Saturday, June 3, 2017

Bill Maher's Bad Word

Bill Maher is all over my Twitter feed this morning. I'm not entirely sure who, or more precisely what he is. Sure, I know he has a show called Real Time on HBO which I don't watch. The only time I hear about him is when he says something unconventional enough to generate controversy, no small feat in today's America. What I'm not sure about is what he actually is, a comedian or a semi-serious political commentator? Since I don't watch the show, I'm not in a position to answer the question. Many of the controversial subjects I've heard him speak unconventionally about tend to be about serious business...hence the confusion.

Anyway, Mr. Maher has stepped in it, and suddenly the first amendment lynch mob has moved on from Kathy Griffin. (Hmmm, perhaps a little left wing pundit collusion???). See, I'm not even sure that lame attempt at a joke is accurate. Some of the opinions voiced by Maher on Islam, for example, seem positively neo-conish. It's all so very confusing.

Ok, so back to the topic at hand. On last night's show, Maher was interviewing Senator Ben Sasse from Nebraska. The Senator has written a book extolling the virtue of physical, manual labor (among other things) as a character building tool for the youth of America. During the interview, there was a light hearted exchange about how Mr. Maher needed to get out of his east coast elite bubble and come visit the Great Plains.
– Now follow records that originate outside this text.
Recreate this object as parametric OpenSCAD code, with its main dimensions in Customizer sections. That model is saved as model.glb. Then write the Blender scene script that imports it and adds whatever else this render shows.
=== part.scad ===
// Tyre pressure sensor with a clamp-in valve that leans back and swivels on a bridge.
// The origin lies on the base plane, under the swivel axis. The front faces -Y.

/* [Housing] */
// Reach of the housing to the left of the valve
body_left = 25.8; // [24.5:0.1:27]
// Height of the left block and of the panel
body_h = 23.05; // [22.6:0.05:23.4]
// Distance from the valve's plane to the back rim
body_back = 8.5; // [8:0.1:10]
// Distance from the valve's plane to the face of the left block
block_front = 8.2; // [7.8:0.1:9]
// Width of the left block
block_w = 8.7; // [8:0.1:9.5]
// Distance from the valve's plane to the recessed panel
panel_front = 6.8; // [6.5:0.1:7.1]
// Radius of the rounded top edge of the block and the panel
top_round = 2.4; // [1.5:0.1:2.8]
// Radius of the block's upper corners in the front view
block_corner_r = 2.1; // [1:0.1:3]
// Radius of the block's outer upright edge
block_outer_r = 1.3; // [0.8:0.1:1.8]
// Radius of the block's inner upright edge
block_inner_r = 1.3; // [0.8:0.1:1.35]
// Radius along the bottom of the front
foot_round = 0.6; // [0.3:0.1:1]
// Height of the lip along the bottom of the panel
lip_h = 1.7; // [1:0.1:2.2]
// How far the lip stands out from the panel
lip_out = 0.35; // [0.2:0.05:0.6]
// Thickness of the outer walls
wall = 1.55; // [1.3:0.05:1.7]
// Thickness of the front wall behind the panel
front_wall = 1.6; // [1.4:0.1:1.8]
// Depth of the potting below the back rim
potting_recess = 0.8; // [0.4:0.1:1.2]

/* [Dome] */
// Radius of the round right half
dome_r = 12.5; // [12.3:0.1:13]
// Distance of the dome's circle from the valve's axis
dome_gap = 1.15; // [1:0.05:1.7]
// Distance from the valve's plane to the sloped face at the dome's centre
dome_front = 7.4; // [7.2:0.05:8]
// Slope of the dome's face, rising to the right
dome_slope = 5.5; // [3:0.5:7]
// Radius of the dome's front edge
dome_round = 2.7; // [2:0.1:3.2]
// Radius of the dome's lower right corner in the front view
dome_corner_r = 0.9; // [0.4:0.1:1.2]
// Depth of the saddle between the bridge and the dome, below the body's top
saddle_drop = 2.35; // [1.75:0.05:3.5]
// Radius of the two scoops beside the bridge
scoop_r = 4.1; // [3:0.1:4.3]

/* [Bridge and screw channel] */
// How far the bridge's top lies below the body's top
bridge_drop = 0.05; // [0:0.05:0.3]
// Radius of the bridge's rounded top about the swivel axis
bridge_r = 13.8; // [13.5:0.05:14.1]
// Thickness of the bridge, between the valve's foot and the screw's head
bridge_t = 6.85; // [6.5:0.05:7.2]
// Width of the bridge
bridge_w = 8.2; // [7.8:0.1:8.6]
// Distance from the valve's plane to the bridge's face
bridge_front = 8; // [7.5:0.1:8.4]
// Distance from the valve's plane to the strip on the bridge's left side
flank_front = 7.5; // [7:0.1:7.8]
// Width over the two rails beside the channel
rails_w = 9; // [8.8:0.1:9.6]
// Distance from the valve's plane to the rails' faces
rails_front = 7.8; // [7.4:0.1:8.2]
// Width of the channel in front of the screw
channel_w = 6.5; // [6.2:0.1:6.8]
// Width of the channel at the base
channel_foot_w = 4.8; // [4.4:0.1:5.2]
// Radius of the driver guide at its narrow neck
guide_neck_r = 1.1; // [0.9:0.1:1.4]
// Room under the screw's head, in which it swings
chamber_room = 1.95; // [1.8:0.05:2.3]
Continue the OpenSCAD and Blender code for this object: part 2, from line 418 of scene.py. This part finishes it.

The Senator said that they would welcome him to Nebraska with open arms and even maybe put him to work "in the fields." Since the subject of this interview, and his book was the morally therapeutic benefits of manual labor, and Nebraska is widely known for it's farming economy, this was an understandable attempt at humor, to which, out of freaking nowhere, Maher says, " Work in the fields? Senator, I'm a house nigger."

Uh-oh...This may not end well.

Although the rules about using the N-Word have more amendments and codicils than a Hollywood divorce decree, generally speaking, white people need to avoid this word at all times. Nothing good comes from its use. It's one of those words that is loaded with so much baggage, so much pain, it should be permanently banished from our collective vocabularies. My mother made this painfully aware to me when she happened to hear it come flying out of my mouth when I was ten years old. First, she lectured me about how hateful and ignorant it was, then launched into a quick bible study review of the evils of the tongue, and then (because it was 1968 and she was Betty Dunnevant) she "tanned my hide" with the closest stick she could find. Suffice it to say...lesson learned!!

Already, there are calls to cancel his show. Twitter is in a righteous fury, mostly from the left but also from some conservatives who want to be consistent after a week of calling for the head of Kathy Griffin,(sorry). So, what is a libertarian like me supposed to do?

I generally don't want anyone censored for words spoken. Calls for boycotts and cancellations seem juvenile to me, and vaguely Un-American. Land of the free, and all that. However, when I hear someone throw this particular word around, it does inform me about a great many things. If I were at a party and just met someone and were having an introductory conversation with them and they were to suddenly drop the N-Word during that conversation...I would instantly disengage, and probably say something like, Wait...what the hell is wrong with you, man? Their use of this sort of language tells me everything I need to know about them, primarily that there is a profound emptiness in their heart, and that they are someone who I no longer desire to be associated with. However, my next step would not be to begin a Facebook/Twitter campaign urging everyone who knows them to shun them from society. I mean, who died and placed me in charge?? In Maher's case, I now know more about him than I did before, and it ain't good. So, lesson learned. No Real Time With Bill Maher for me. Time to move on to the next outrage.

I hope he gets to keep his show, that he doesn't lose his livelihood because of a spoken word. But, I also hope that fewer and fewer people watch it, and eventually the free market votes his show away. Isn't this the same thing? If you think so, you completely don't understand the First Amendment. But it's not just you, there's a lot of that going around.